C'est le grand combat qui a lieu entre Twitter et Threads : chacun est bâti sur des principes très différents. Le premier valorise la liberté, le second la convivialité – au risque d'une modération moins libérale, voire très stricte, comme c'est le cas sur Facebook. Il est d'ailleurs intéressant de remarquer que Threads ambitionne un positionnement différent de Twitter : il se veut le réseau des échanges moins polémiques – on y parlerait de musique, de films, de séries, etc.
Il veut laisser la politique et les débats intellectuels sur Twitter.
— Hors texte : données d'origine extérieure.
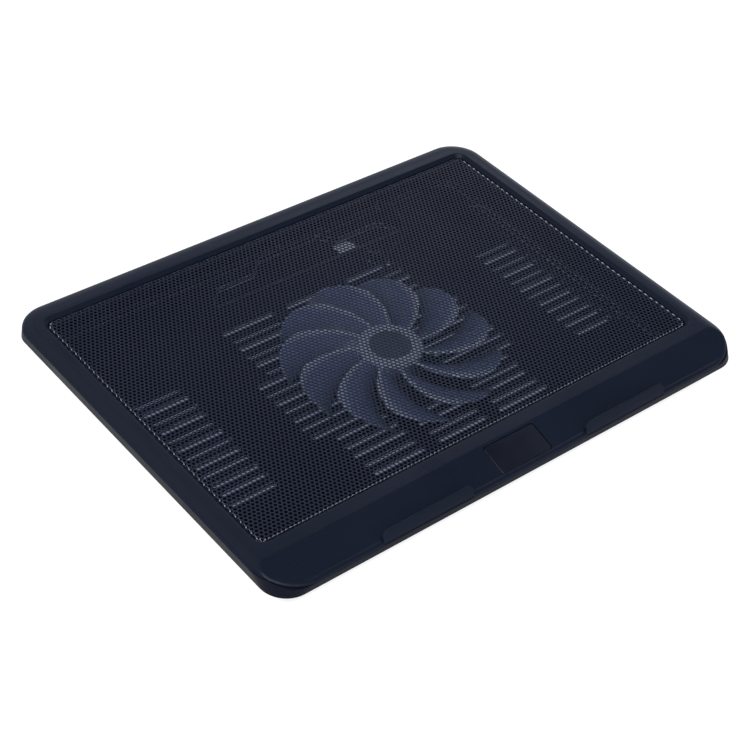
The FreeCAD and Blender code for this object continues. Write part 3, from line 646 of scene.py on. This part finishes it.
def painted_sheet(name, base, roughness, painted_bend_highlight):
    """Powder-coated sheet, with a painted highlight where it is bent over at its edge."""
    shader = Shader(name, base, roughness)
    shader.mottled(base)
    # painted highlight on the bend, between the flat top and the wall
    not_flat = shader.level(1.0, 0.0, 0.75, 0.93)
    not_wall = shader.level(0.0, 1.0, 0.1, 0.3)
    shader.tint(shader.times(not_flat, not_wall), painted_bend_highlight)
    shader.uneven_gloss(roughness)
    shader.bump(shader.noise(5200.0, 2.0), 0.00004, 0.5)
    return shader


def metal(name, base, roughness, stretch, relief=0.00002, scale=1500.0):
    """Bare metal with fine tool marks and faint staining."""
    shader = Shader(name, base, roughness, {"Metallic": 1.0})
    shader.tint(shader.ranged(shader.noise(90.0, 4.0), 0.0, 0.6, 0.45, 0.7), lighter(base, 0.7))
    marks = shader.noise(scale, 2.0, stretch)
    rough = shader.ranged(marks, roughness - 0.08, roughness + 0.12, 0.3, 0.7)
    shader.link(rough, shader.bsdf.inputs["Roughness"])
    shader.bump(marks, relief, 0.6)
    return shader


def rubber(name, base, roughness=0.75):
    """Matt rubber with a fine pebbled skin and pale scuffs."""
    shader = Shader(name, base, roughness, {"Specular IOR Level": 0.35})
    shader.tint(shader.ranged(shader.noise(220.0, 5.0), 0.0, 0.6, 0.52, 0.7), lighter(base, 2.0))
    shader.bump(shader.noise(3200.0, 3.0), 0.00006, 0.8)
    return shader


def banded(name, base, dark, scale, relief, roughness):
    """Fine level bands of metal: stacked sheets or laid wire."""
    shader = Shader(name, base, roughness, {"Metallic": 1.0})
    wave = shader.add("ShaderNodeTexWave", {"Scale": scale, "Distortion": 0.4}, bands_direction="Z")
    shader.link(shader.place, wave.inputs["Vector"])
    shader.tint(shader.ranged(wave.outputs["Fac"], 1.0, 0.0, 0.1, 0.5), dark)
    shader.tint(shader.ranged(shader.noise(400.0), 0.0, 0.4, 0.4, 0.8), lighter(base, 0.75))
    shader.bump(wave.outputs["Fac"], relief, 0.8)
    return shader


def circuit_board(name):
    """Green solder mask over copper tracks."""
    base = (0.012, 0.09, 0.035)
    shader = Shader(name, base, 0.35, {"Coat Weight": 0.3})
    tracks = shader.add("ShaderNodeTexBrick", {"Scale": 420.0, "Mortar Size": 0.08}, offset=0.5)
    shader.link(shader.place, tracks.inputs["Vector"])
    shader.tint(shader.ranged(tracks.outputs["Fac"], 0.0, 0.8), (0.02, 0.19, 0.07))
    shader.bump(tracks.outputs["Fac"], 0.00004, 0.8)
    shader.specks(700.0, 0.16, (0.65, 0.62, 0.55))
    return shader


def make_materials():
    """One material per slot of the record, by its slot's name."""
    made = [
        deck_moulding("deck_plastic", (0.0096, 0.0135, 0.0258)),
        moulded("badge_plastic", (0.007, 0.009, 0.017), 0.28, relief=0.00001, dust=False),
        # the last colour is the painted highlight on the panel's bent edge
        painted_sheet("panel_metal", (0.0175, 0.0225, 0.043), 0.36, (0.45, 0.48, 0.56)),
        # the last colour is the painted highlight on the base's edges near its floor
        base_moulding("base_plastic", (0.0048, 0.006, 0.0135), (0.5, 0.54, 0.68)),
        # the last two colours are the blades' painted shade and painted highlight
        fan_moulding("fan_plastic", (0.15, 0.2, 0.38), (0.04, 0.054, 0.1), (0.8, 0.87, 1.0)),
        moulded("hub_label", (0.085, 0.105, 0.175), 0.4, grain=1800.0),
        moulded("chip_epoxy", (0.012, 0.012, 0.013), 0.5, grain=6000.0, dust=False),
        moulded("wear_plastic", (0.62, 0.62, 0.58), 0.45, dust=False),
        moulded("insulator_plastic", (0.55, 0.53, 0.45), 0.5, dust=False),
        rubber("foot_rubber", (0.014, 0.014, 0.016)),
        rubber("lead_sheath", (0.016, 0.016, 0.019), 0.5),
        rubber("magnet_rubber", (0.03, 0.027, 0.027), 0.6),
        metal("steel", (0.5, 0.5, 0.51), 0.35, (1.0, 1.0, 0.12)),
        metal("shaft_steel", (0.62, 0.62, 0.64), 0.18, (1.0, 1.0, 8.0), 0.000005),
        metal("sintered_bronze", (0.42, 0.27, 0.11), 0.5, (1.0, 1.0, 1.0), 0.00005, 2600.0),
        banded("core_steel", (0.3, 0.3, 0.32), (0.06, 0.06, 0.065), LAMINATION_SCALE, 0.00008, 0.4),
        banded("copper", (0.6, 0.22, 0.07), (0.16, 0.04, 0.012), WIRE_SCALE, 0.00012, 0.3),
        circuit_board("board"),
    ]
    return {shader.slot: shader.material for shader in made}


# ---------------------------------------------------------------- setting

def add_camera():
    """The photograph's viewpoint, with its slight roll."""
    azimuth, elevation, roll = (math.radians(angle) for angle in (AZIMUTH, ELEVATION, ROLL))
    aim = Vector(AIM) * MM
    distance = DISTANCE * MM
    back = Vector((math.sin(azimuth) * math.cos(elevation), -math.cos(azimuth) * math.cos(elevation),
                   math.sin(elevation)))
    level = Vector((math.cos(azimuth), math.sin(azimuth), 0))
    upright = back.cross(level)
    right = level * math.cos(roll) + upright * math.sin(roll)
    up = upright * math.cos(roll) - level * math.sin(roll)
    data = bpy.data.cameras.new("camera")
    data.lens = LENS
    data.sensor_width = SENSOR
    camera = bpy.data.objects.new("camera", data)
    bpy.context.scene.collection.objects.link(camera)
    facing = Matrix((right, up, back)).transposed().to_4x4()
    camera.matrix_world = Matrix.Translation(aim + back * distance) @ facing
    bpy.context.scene.camera = camera


def add_light(name, place, size, power):
    """Large soft panel, facing the pad."""
    data = bpy.data.lights.new(name, "AREA")
    data.shape = "RECTANGLE"
    data.size, data.size_y = size
    data.energy = power
    light = bpy.data.objects.new(name, data)
    bpy.context.scene.collection.objects.link(light)
    facing = (-Vector(place)).to_track_quat("-Z", "Y").to_matrix().to_4x4()
    light.matrix_world = Matrix.Translation(place) @ facing


def add_surroundings():
    """Dim bluish studio: brighter toward the horizon and to the pad's right."""
    world = bpy.data.worlds.new("studio")
    bpy.context.scene.world = world
    world.use_nodes = True
    tree = world.node_tree
    split = tree.nodes.new("ShaderNodeSeparateXYZ")
    place = tree.nodes.new("ShaderNodeTexCoord")
    tree.links.new(place.outputs["Generated"], split.inputs["Vector"])
    ramp = tree.nodes.new("ShaderNodeValToRGB")
    elements = ramp.color_ramp.elements
    while len(elements) < len(SKY_LEVELS):
        elements.new(0.5)
    for element, (position, level) in zip(elements, SKY_LEVELS):
        element.position = position
        element.color = (*(level * part for part in SKY_TINT), 1)
    tree.links.new(split.outputs["Z"], ramp.inputs["Fac"])
    sideways = tree.nodes.new("ShaderNodeMapRange")
    sideways.inputs["From Min"].default_value = -1.0
    sideways.inputs["To Min"].default_value = SKY_LEFT
    sideways.inputs["To Max"].default_value = SKY_RIGHT
    tree.links.new(split.outputs["X"], sideways.inputs["Value"])
    background = tree.nodes["Background"]
    tree.links.new(ramp.outputs["Color"], background.inputs["Color"])
    tree.links.new(sideways.outputs["Result"], background.inputs["Strength"])


def shaded_footprint(tree, target):
    """Glow of the floor: white in the open, with a painted shadow, dim and bluish, under the pad's pan."""
    place = tree.nodes.new("ShaderNodeTexCoord")
    split = tree.nodes.new("ShaderNodeSeparateXYZ")
    tree.links.new(place.outputs["Object"], split.inputs["Vector"])
    masks = []
    for axis, reach in PAINTED_SHADOW_REACH:
        away = tree.nodes.new("ShaderNodeMath")
        away.operation = "ABSOLUTE"
        tree.links.new(split.outputs[axis], away.inputs[0])
        inside = tree.nodes.new("ShaderNodeMapRange")
        inside.inputs["From Min"].default_value = reach
        inside.inputs["From Max"].default_value = reach - PAINTED_SHADOW_FADE
        tree.links.new(away.outputs["Value"], inside.inputs["Value"])
        masks.append(inside.outputs["Result"])
    both = tree.nodes.new("ShaderNodeMath")
    both.operation = "MULTIPLY"
    tree.links.new(masks[0], both.inputs[0])
    tree.links.new(masks[1], both.inputs[1])
    mix = tree.nodes.new("ShaderNodeMixRGB")
    mix.inputs["Color1"].default_value = FLOOR_GLOW
    mix.inputs["Color2"].default_value = UNDER_PAD_PAINTED_SHADOW
    tree.links.new(both.outputs["Value"], mix.inputs["Fac"])
    tree.links.new(mix.outputs["Color"], target)


def add_floor():
    """Pale plain floor, lit from within so that it stays white right up to the pad, with a painted shadow
    under the pad's pan.
    """
    mesh = bpy.data.meshes.new("floor")
    corners = [(x * FLOOR_REACH, y * FLOOR_REACH, 0) for x, y in ((-1, -1), (1, -1), (1, 1), (-1, 1))]
    mesh.from_pydata(corners, [], [(0, 1, 2, 3)])
    material = bpy.data.materials.new("floor")
    material.use_nodes = True
    bsdf = material.node_tree.nodes["Principled BSDF"]
    bsdf.inputs["Base Color"].default_value = FLOOR_PAINT
    bsdf.inputs["Roughness"].default_value = 0.9
    bsdf.inputs["Specular IOR Level"].default_value = 0.0
    bsdf.inputs["Emission Strength"].default_value = 1.0
    shaded_footprint(material.node_tree, bsdf.inputs["Emission Color"])
    mesh.materials.append(material)
    floor = bpy.data.objects.new("floor", mesh)
    bpy.context.scene.collection.objects.link(floor)


def dress_nodes(materials):
    """Give every CAD node the material of its slot in the record."""
    slots = {part["node"]: part["material_slot"] for part in frame["record"]["subparts"]}
    for name, node in frame["nodes"].items():
        node.data.materials.clear()
        node.data.materials.append(materials[slots[name]])


add_camera()
add_surroundings()
add_floor()
for light in LIGHTS:
    add_light(*light)
materials = make_materials()
dress_nodes(materials)
add_deck(materials["deck_plastic"])
add_stop("laptop_stop_left", -STOP_X, materials["deck_plastic"])
add_stop("laptop_stop_right", STOP_X, materials["deck_plastic"])
add_badge(materials["badge_plastic"])
add_panel(materials["panel_metal"])
bpy.context.scene.view_settings.view_transform = "Standard"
Deux expériences très différentes. Au-delà, c'est même politique : on pourrait dire que Threads se pose en une sorte d'alternative démocrate à un réseau perçu comme étant dominé par l'influence républicaine. C'est donc à la fois une guerre d'ego, commerciale, philosophique et politique !
Elon Musk a-t-il perdu son pari de créer le paradis de la liberté d'expression ?
Les jeux ne sont pas faits. Twitter a encore beaucoup d'avance et ne s'est pas vidé de ses utilisateurs. Du point de vue de la monétisation, Musk a fait des choses commercialement intelligentes. Les prochains mois vont être très intéressants. Le positionnement donnant plus libre cours aux passions de Twitter pourrait même être un atout face à d'autres réseaux sociaux pacifiés mais au fond aseptisés.
Ce n'est pas ce que recherchent une partie des gens qui les fréquentent. C'est le dilemme désormais bien connu entre le choix de la liberté, au prix d'inévitables dérives, et le choix du contrôle des échanges qui souhaite garantir une expérience en ligne moins pénible pour des sensibilités contemporaines qui, avouons-le, sont plus facilement heurtées qu'autrefois.